WHAT IS BEING ASKED ::
Within the entries below, find the portion that opens with the line containing "shape.rotate(ORIGIN, AXIS, frame_azimuth)" and closes with the line containing "in imported if". Retype that portion exactly and only.

>> BEGIN INFORMATION PROVIDED

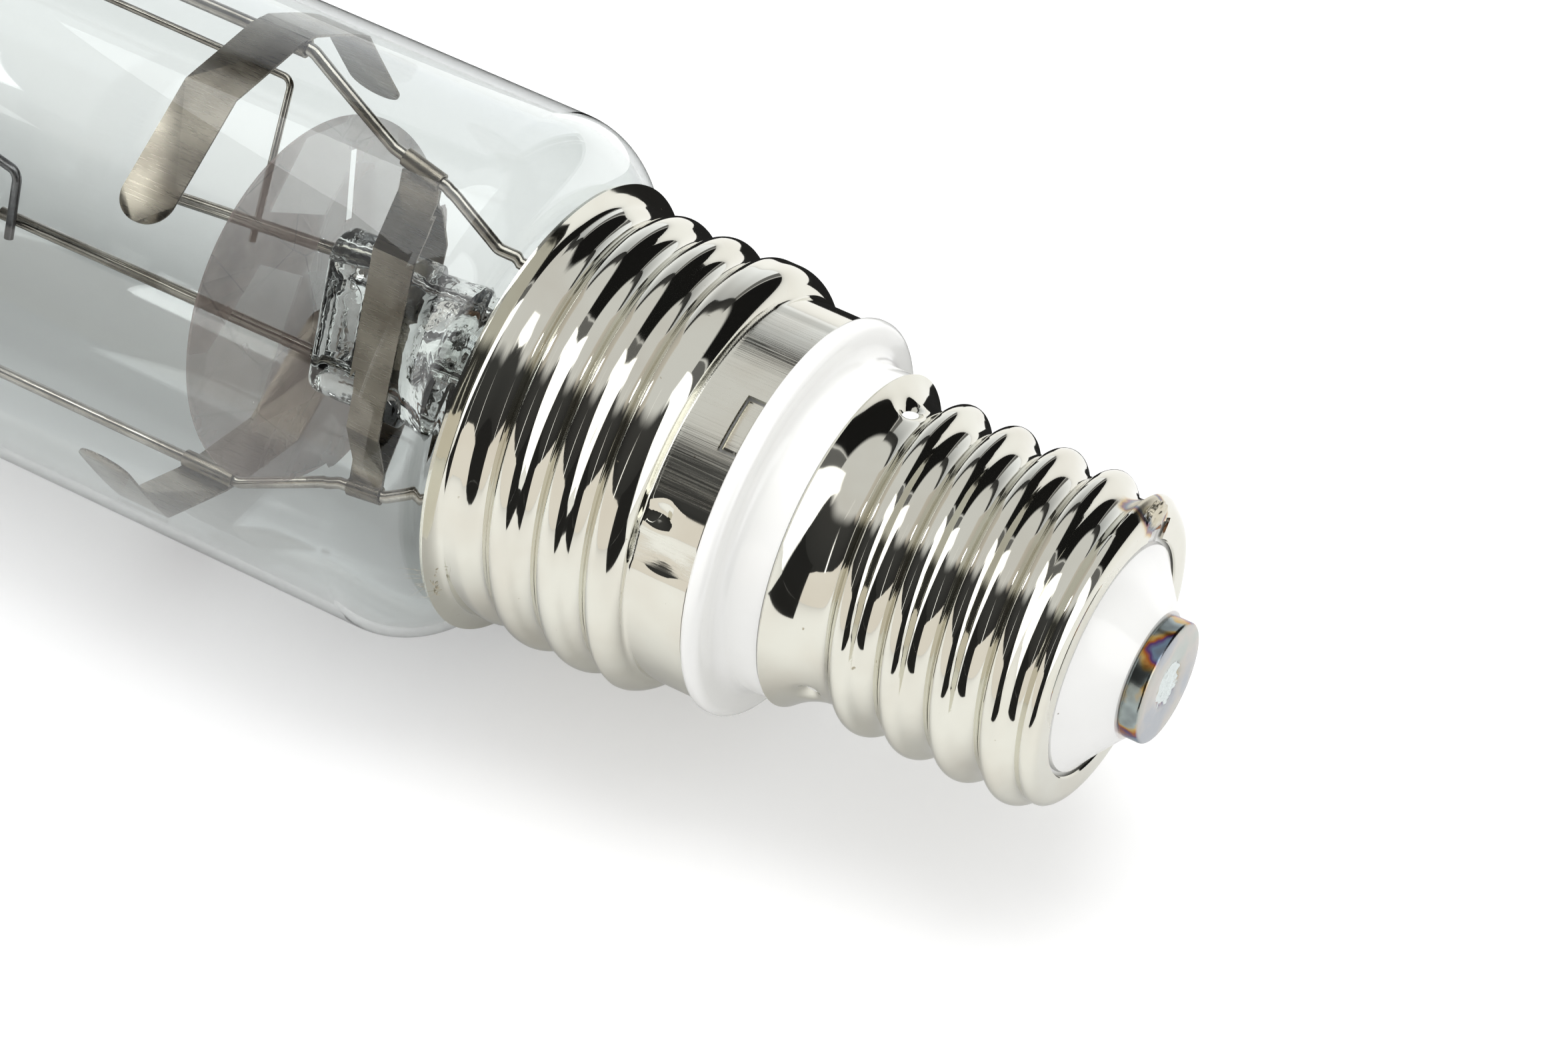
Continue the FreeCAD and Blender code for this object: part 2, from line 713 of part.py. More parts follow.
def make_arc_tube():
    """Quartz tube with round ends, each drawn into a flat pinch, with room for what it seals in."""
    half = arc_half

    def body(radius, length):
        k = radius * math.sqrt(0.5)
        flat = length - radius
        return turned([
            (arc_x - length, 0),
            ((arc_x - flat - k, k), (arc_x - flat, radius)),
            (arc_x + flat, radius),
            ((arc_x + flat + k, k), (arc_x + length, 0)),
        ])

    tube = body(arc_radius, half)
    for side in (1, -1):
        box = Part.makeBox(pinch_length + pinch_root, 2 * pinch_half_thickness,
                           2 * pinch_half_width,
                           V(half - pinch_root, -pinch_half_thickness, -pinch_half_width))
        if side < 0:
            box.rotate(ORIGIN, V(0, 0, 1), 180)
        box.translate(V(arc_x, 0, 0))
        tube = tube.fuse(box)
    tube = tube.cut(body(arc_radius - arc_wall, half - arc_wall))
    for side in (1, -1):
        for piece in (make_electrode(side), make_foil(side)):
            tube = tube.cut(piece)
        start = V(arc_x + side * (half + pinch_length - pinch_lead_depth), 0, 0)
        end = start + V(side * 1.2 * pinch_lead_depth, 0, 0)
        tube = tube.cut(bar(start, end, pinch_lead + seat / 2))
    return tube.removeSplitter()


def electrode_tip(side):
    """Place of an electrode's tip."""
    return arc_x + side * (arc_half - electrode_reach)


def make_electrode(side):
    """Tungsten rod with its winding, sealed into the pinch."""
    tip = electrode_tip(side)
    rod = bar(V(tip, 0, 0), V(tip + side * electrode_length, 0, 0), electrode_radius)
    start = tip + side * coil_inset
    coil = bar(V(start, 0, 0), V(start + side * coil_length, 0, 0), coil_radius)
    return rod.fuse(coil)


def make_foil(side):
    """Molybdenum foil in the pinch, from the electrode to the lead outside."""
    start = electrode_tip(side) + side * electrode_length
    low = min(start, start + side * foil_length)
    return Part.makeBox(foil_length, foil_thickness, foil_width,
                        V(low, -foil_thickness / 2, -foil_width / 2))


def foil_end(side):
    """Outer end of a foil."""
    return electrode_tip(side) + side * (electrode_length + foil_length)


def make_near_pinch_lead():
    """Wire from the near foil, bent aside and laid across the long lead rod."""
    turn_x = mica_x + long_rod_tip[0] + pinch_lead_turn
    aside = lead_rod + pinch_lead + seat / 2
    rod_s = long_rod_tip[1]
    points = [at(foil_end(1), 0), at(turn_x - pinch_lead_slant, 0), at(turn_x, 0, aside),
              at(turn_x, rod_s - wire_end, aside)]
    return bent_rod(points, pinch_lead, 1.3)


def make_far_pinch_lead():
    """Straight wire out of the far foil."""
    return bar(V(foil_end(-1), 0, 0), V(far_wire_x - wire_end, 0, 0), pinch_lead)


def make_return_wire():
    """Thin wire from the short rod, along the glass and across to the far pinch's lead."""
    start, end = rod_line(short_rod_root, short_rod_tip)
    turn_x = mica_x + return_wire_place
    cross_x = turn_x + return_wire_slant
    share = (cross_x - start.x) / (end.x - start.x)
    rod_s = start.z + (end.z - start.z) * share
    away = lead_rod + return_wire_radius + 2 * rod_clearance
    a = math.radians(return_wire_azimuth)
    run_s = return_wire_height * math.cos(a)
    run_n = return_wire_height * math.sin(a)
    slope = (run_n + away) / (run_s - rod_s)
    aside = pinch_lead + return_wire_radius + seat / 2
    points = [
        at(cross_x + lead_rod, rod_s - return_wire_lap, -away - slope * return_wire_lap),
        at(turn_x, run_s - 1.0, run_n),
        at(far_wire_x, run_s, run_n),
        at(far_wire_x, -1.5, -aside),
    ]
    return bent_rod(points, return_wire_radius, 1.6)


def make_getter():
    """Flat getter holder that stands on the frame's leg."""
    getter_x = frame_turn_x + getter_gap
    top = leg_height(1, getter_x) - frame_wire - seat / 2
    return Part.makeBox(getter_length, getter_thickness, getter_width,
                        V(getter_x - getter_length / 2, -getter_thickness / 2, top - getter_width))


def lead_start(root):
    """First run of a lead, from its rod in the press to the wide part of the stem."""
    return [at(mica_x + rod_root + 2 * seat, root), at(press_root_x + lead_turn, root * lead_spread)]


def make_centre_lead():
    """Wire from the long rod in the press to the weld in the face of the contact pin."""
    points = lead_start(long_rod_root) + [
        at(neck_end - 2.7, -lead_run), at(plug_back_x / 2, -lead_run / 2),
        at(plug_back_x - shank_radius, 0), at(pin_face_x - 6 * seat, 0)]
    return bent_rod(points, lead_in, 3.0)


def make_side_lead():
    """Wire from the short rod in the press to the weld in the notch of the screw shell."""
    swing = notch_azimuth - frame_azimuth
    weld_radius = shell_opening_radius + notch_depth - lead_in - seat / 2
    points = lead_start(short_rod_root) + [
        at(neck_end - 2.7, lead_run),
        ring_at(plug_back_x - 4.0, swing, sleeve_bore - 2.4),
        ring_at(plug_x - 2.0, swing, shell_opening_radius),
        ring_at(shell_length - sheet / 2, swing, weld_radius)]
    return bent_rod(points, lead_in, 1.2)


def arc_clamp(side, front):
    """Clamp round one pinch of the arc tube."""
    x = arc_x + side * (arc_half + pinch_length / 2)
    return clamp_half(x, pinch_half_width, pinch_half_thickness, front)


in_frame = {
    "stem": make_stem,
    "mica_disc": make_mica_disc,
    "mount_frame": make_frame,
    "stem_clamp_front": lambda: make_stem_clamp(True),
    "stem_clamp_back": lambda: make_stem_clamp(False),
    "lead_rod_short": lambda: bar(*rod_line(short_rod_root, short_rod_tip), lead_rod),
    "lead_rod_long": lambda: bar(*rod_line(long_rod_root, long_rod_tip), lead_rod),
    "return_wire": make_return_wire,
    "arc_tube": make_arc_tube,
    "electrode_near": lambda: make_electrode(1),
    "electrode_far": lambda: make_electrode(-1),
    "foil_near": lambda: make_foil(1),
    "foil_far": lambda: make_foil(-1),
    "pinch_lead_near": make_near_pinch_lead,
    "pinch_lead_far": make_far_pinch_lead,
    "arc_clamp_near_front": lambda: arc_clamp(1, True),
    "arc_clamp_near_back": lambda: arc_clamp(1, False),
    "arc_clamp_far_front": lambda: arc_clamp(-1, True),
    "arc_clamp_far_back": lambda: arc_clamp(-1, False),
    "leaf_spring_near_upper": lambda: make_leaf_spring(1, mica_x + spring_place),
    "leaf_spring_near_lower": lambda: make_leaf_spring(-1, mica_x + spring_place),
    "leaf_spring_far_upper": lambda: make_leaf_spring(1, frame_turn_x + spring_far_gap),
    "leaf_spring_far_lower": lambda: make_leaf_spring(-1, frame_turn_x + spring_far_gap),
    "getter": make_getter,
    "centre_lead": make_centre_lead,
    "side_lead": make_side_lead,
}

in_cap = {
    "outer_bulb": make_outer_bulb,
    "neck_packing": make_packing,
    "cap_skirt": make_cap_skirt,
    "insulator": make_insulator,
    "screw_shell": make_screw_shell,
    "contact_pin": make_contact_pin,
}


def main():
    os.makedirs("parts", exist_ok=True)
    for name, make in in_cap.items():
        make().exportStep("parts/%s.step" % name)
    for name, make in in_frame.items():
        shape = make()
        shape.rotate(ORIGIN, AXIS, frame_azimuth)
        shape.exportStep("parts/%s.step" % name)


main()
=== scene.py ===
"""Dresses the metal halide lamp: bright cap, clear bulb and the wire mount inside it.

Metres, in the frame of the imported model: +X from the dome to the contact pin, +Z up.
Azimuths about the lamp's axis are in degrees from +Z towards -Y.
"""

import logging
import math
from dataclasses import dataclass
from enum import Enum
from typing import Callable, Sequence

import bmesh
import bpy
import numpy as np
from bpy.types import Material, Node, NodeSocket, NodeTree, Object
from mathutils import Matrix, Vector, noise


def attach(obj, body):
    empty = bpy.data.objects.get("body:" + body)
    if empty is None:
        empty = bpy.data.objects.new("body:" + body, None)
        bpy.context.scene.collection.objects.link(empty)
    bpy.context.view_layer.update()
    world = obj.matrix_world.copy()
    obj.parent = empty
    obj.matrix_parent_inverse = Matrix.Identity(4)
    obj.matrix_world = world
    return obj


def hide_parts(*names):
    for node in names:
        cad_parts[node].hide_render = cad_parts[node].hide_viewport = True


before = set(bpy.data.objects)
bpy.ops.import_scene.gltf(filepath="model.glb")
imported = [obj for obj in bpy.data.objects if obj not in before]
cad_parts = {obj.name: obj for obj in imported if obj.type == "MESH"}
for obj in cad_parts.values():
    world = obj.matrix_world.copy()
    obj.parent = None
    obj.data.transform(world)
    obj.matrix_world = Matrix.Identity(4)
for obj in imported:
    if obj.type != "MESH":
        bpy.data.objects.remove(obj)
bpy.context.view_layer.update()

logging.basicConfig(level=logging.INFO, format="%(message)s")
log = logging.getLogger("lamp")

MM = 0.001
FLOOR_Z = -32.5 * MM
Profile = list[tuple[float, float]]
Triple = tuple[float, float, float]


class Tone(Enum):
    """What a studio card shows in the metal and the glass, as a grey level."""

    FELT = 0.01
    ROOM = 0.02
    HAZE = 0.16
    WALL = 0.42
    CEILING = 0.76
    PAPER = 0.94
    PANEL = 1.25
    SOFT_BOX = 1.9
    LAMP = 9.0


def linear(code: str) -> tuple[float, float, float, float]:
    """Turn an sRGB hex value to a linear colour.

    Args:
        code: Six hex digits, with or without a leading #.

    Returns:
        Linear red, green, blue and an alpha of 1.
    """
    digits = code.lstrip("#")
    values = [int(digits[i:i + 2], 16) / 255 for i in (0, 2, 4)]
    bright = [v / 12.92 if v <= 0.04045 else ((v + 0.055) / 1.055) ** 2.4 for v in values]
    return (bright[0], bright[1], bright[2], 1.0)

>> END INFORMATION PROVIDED
>> BEGIN INFORMATION PROVIDED

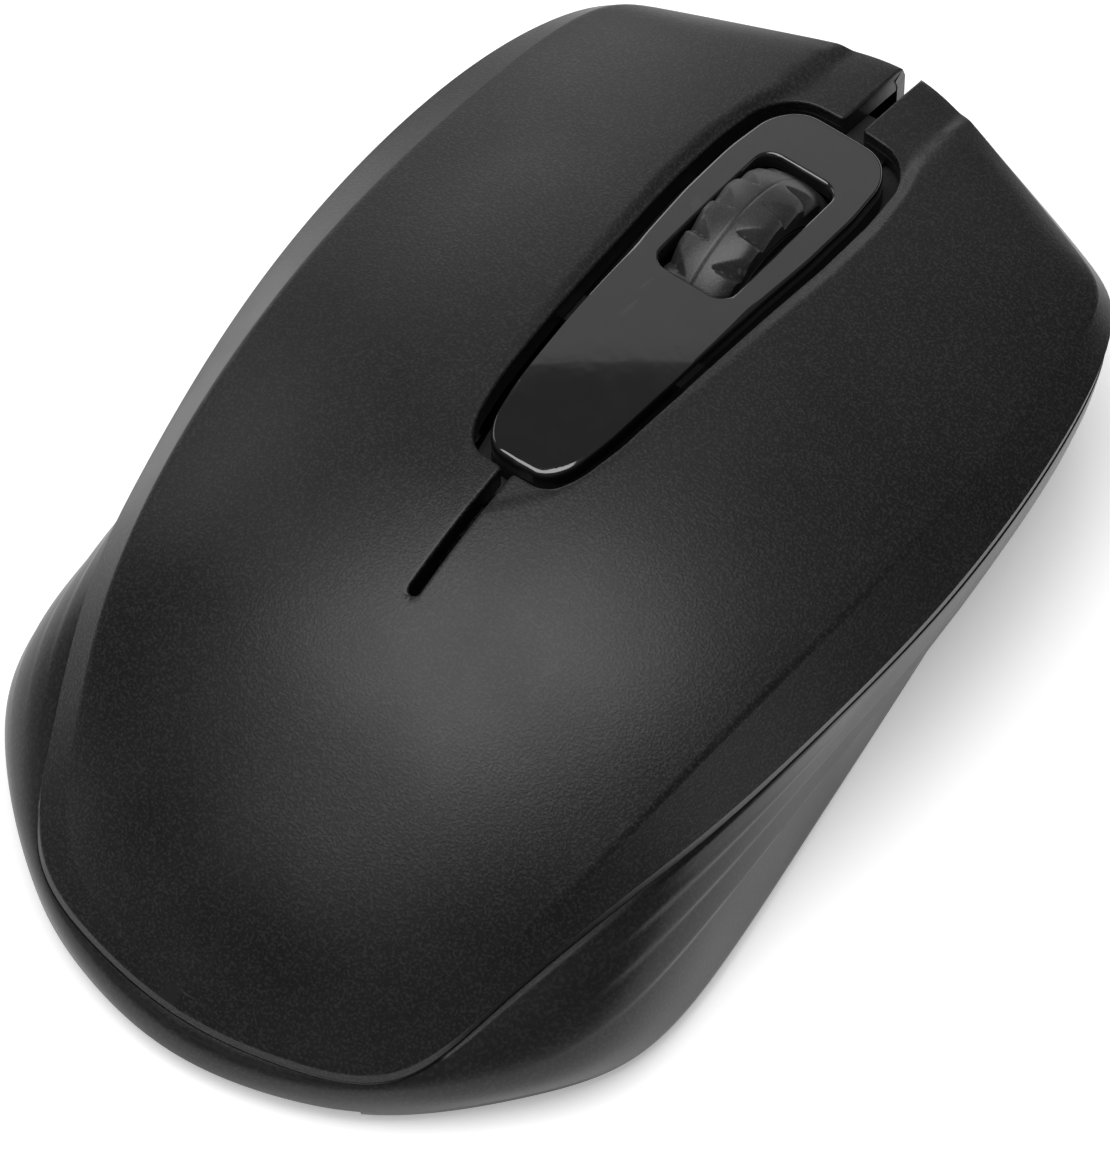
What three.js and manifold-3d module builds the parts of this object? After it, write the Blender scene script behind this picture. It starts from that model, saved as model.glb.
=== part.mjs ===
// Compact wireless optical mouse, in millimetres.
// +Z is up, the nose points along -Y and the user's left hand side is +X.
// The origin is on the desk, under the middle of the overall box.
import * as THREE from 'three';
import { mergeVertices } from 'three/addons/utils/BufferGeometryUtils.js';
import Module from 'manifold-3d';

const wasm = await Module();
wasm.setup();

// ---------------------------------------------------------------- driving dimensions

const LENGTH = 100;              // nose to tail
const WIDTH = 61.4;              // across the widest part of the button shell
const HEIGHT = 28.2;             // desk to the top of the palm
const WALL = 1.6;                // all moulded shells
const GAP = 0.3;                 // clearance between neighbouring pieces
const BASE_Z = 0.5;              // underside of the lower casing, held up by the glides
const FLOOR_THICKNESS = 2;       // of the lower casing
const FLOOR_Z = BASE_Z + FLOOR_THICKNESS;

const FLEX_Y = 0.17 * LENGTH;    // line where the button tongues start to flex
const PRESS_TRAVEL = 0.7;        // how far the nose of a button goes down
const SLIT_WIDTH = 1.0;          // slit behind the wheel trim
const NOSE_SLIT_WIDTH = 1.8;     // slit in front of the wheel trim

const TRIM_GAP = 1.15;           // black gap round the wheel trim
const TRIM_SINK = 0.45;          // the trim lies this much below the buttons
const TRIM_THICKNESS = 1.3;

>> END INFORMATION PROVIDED

EXERCISE ANSWER ::
        shape.rotate(ORIGIN, AXIS, frame_azimuth)
        shape.exportStep("parts/%s.step" % name)


main()
=== scene.py ===
"""Dresses the metal halide lamp: bright cap, clear bulb and the wire mount inside it.

Metres, in the frame of the imported model: +X from the dome to the contact pin, +Z up.
Azimuths about the lamp's axis are in degrees from +Z towards -Y.
"""

import logging
import math
from dataclasses import dataclass
from enum import Enum
from typing import Callable, Sequence

import bmesh
import bpy
import numpy as np
from bpy.types import Material, Node, NodeSocket, NodeTree, Object
from mathutils import Matrix, Vector, noise


def attach(obj, body):
    empty = bpy.data.objects.get("body:" + body)
    if empty is None:
        empty = bpy.data.objects.new("body:" + body, None)
        bpy.context.scene.collection.objects.link(empty)
    bpy.context.view_layer.update()
    world = obj.matrix_world.copy()
    obj.parent = empty
    obj.matrix_parent_inverse = Matrix.Identity(4)
    obj.matrix_world = world
    return obj


def hide_parts(*names):
    for node in names:
        cad_parts[node].hide_render = cad_parts[node].hide_viewport = True


before = set(bpy.data.objects)
bpy.ops.import_scene.gltf(filepath="model.glb")
imported = [obj for obj in bpy.data.objects if obj not in before]
cad_parts = {obj.name: obj for obj in imported if obj.type == "MESH"}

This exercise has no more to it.